The findings of Flaux J in relation to coverage for settlements as a matter of English law are unsurprising and follow a significant body of authorities. The findings in relation to Defense Costs are of greater interest, and we are aware of different views previously on the English law position. It will no doubt come as some surprise to the insured to discover it has no cover for the costs of mounting a successful defence.

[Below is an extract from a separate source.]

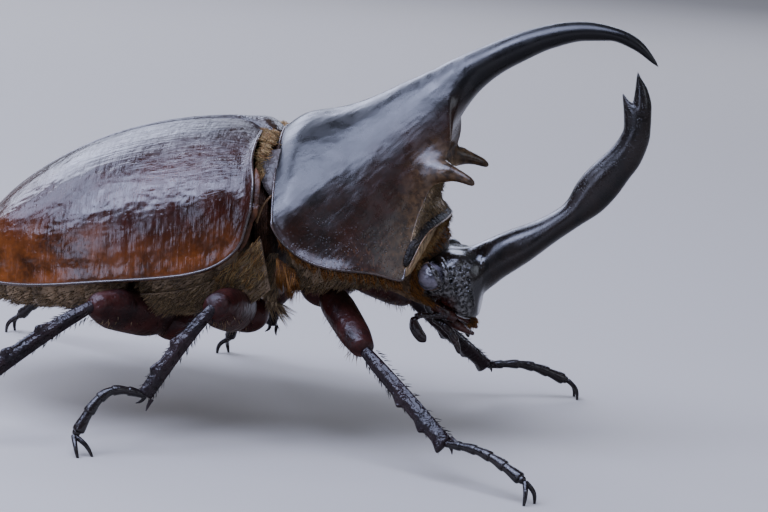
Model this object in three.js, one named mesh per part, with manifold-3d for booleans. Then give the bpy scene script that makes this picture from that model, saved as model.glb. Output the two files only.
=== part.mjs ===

More generally, the position under English law as to both underlying settlements and English judgments is clear. Neither are binding on an insurer/reinsurer absent express wording in the insurance/reinsurance (such as a "follow the settlements" clause) or other conduct binding the insurer/reinsurer (such as via the conduct of the defence). The position in relation to foreign judgments is however less clear. Potter LJ suggested obiter in Commercial Union v NRG Victory ( 2 Lloyd's Rep 600) that foreign judgments would be binding on a reinsurer by virtue of an implied term in the reinsurance and provided certain criteria were satisfied (such as the reinsured taking proper defences). Aikens J suggested, again in obiter dicta, in Enterprise Oil v Strand ( EWHC 58 (Comm)) that the same analysis applied in relation to contracts of insurance. On the other hand, it is difficult to see why the test of necessity for the implication of a term, and particularly one of such complexity, is satisfied. In obiter comments in AstraZeneca, Flaux J pointed to misgivings of Lord Mance in Wasa v Lexington on the implication of such a term, and felt the better view was that no term should be implied. The binding nature of foreign judgments is, of course, of far greater importance than an English judgment, which the English Court would very likely follow in any event. Flaux J's comments strengthen the view that a Court required actually to decide the point will refuse to imply a term.